Original Post by atech:



I have one friend, about 5'6" and 250 lbs, who gets a lot more positive attention from men than I do, 5'7" 140.  She's a happier person than I am.  She has more confidence than I do.  She smiles more than I do.  She's more out-going than I am.  I think these factors contribute more than weight to how people treat each other.

I totally agree.  Im a bigger girl.  Im also only 5'5", but i get a lot more attention from men than my best friend does.  Shes about 5'8" 150 lbs.  I have to admit that although i dont like my current weight (which is why im here!!lol) i am very confident and very outgoing.  I think that i am attractive, feel free to disagree if you like.  I also have absolutely no problem talking to new people, i wear fitted clothes, and look people in the eye.  I think a lot of the way that people are treated is based on the way that they carry themselves.  I know some women (overweight or not) that carry themselves as if they are almost ashamed of the way that they look. If you look like you dont deserve respect or good attention, a lot of times you are going to get that back.  Im not saying that there arent people that look down on overweight or unattractive people, there are.  Im merely suggesting that your attitude may have something to do with the way that people treat you:)

 

Rena:)

Original Post by archer531:

Original Post by dolceamara:

Yes and no, for me.

A few years ago I lost about 20 lbs (putting me at about 115 lbs- it was weight loss due to depression and thus was not healthy, hence why I'm trying to lose what I gained back!) Anyway, my friends didn't treat me any differently because I like to think I have a knack for judging character and my friends could care less if I was 115 lbs or 415 lbs. But I got noticed by a lot of guys who wouldn't have looked twice at me before the weight loss.

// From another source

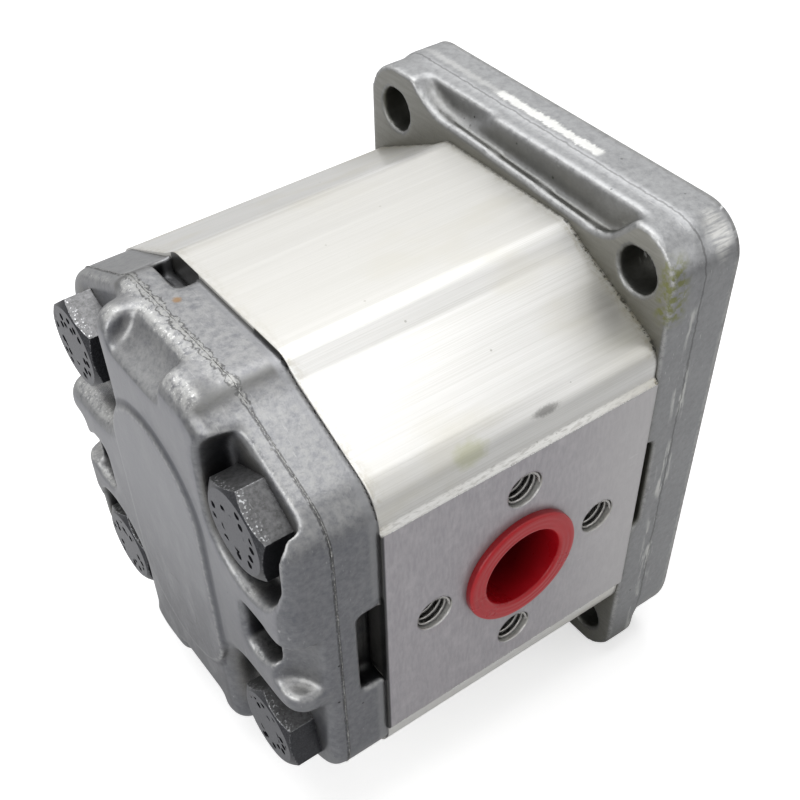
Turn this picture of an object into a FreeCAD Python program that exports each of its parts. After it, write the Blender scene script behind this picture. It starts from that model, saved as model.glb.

I made the mistake of going out with one of them; it reminded me WHY I stayed away from people like that. I won't make that mistake again.

This isn't to say that all men who only approached me when I was thinner are scum, but when I was heavier, I still carried myself well (as my male friends said), so I never had a problem attracting people. In my situation, it just proved to me that there ARE those people who only look skin deep. At least i know how to avoid them! :P

I'm sorry and I hope this doesn't sound mean but between 115 and 135 is a little different then what most of us are dealing with or talking about. It's still important but I think as far as the way people deal with you it's not nearly the same as someone who went from 300 to 200 like I did for example.

 

As far as the rest of the thread, I think I am treated a little differently. I know i'm looked at differently. But someone earlier nailed it on the head with girls being told by society that your worth and importance and attractiveness is based on weight and age. It sucks and isn't fair but it's how it is, for guys it's different. You see succesful overweight male actors, business men, etc,. I think that really needs to change but it's probably a big reason that guys are reporting little change in how people view them.

 

I don't take any offense at all, but just because it was a relatively small amount of weight, I don't think the reaction of other people should totally be discounted. Even though it was only 20 lbs, I am only 5'3" and have a really small frame, so those 20 lbs made a huge difference.

I also dealt with being overweight as a child, it wasn't until I grew three inches that most of the teasing stopped. So, even though I didn't deal with a +100 lb weight loss, there was still a notable difference in the way people (strangers) treated me.

 

EDIT: I guess, in an attempt to find better words, what I meant to convey was that even with a small amount of weight loss, it made a noticeable difference. It was more my way of trying to convey how ruthless society can be when it comes to weight.